Federal and Provincial Personal Income Tax
Residents of Canada are subject to Canadian income tax on their world income.  World income includes employment income, income from self-employment, income from investments (including rental income), taxable capital gains and a number of additional miscellaneous sources of income.

Ontario residents submit his or her federal and provincial taxes together, on the same income tax return, which is due April 30 (June 15 if self-employed or the spouse of a self-employed) following each calendar year. Quarterly installments of income tax are required in some circumstances. Canada Customs and Revenue Agency will advise on these circumstances on an individual basis.

To file your income tax, you have to gather all the documents needed to complete your return. This includes your information slips (such as T3, T4, T4A, and T5 slips) and receipts for any deductions or credits you plan to claim. If you make a claim without the required receipt, certificate, schedule or form, your claim may be disallowed.

You should also keep a copy of your previous year's return, the related Notice of Assessment, and any Notice of Reassessment. These can help you complete your current year's return with information including:

  • your current year's RRSP deduction limit;
  • your unused RRSP contributions for the current year;
  • your non-capital loss carry-forward balance; and
  • your tuition and education amounts carry-forward balance

Why should I file if I don’t have any income tax to pay?
If you have to pay tax or have earnings on which CPP contributions must be paid, you must file a tax return.  You must include your worldwide earnings in your taxable income.  You will usually have to pay tax if your taxable income exceeds the amount of the basic personal exemption.  If you have net self-employment income or pensionable employment income in excess of $3,500, you may have to remit CPP contributions.

There are other circumstances which also may require a tax return to be filed:

  • You were requested by the Canada Revenue Agency (CRA) to file a return.
  • You have disposed of capital property (real estate or investments, for example) during the tax year.
  • You claimed a capital gains reserve on your previous year's tax return.
  • You have withdrawn amounts from your RRSP under the Home Buyer’s Plan or the Lifelong Learning Plan, and have not yet repaid the entire amount.
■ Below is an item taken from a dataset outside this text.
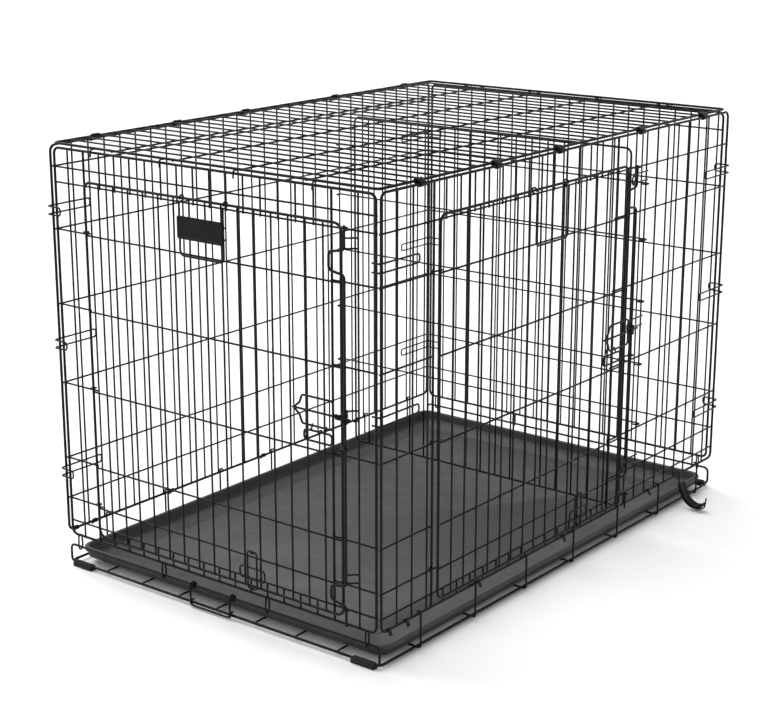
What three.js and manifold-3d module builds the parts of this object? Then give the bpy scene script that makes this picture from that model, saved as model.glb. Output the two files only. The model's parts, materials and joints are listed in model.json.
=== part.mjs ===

Even if you are not required to file a tax return, it will often be to your advantage to do so, for some of the following reasons:

  • You have had tax withheld from your income, and want to receive a refund.
  • Some provinces have refundable tax credits, which are payable to you even if you have no earnings and have paid no tax.  This means they will send you a cheque for the tax credit!
  • You want to apply for the GST/HST credit - If you are 18 years of age or older, you should file a tax return even if you have no income, in order to apply for the GST credit.  You must be 19 to receive the credit, but if you will turn 19 before April 1 of the following year, you should apply now so that you will receive your first GST payment as soon as possible after you turn 19.  Some provinces have benefits similar to the GST credit.  By filing your tax return, you are applying for these benefits.
  • You want to apply for the Canada Child Tax Benefit - In order to receive or continue to receive Canada Child Tax Benefit (CCTB) payments for your children, you and your spouse must both file tax returns. CCTB payments are non-taxable monthly payments made to eligible families with children under age 18.  To learn more about the CCTB, visit the CRA web site CCTB page.  Many provinces and territories also pay benefits to families with children.  By applying for the CCTB and filing your annual tax returns, you will be eligible to receive these benefits.
  • You have “earned income” for RRSP purposes.  Even if you do not wish to contribute to an RRSP currently, the earned income amounts can be carried forward indefinitely.  Also, you can contribute to an RRSP, up to $2,000 more than your RRSP deduction limit, and wait until a future year (when you are making higher income) to deduct the contribution.  This gives your retirement fund an early start.
  • For seniors who are receiving the GIS (Guaranteed Income Supplement), filing of their annual income tax return automatically renews the GIS.
  • You have a non-capital loss, which you can carry back to prior years or carry forward to future tax years.
  • You have unused tuition, education and textbook amounts that you would like to carry forward to use in the future.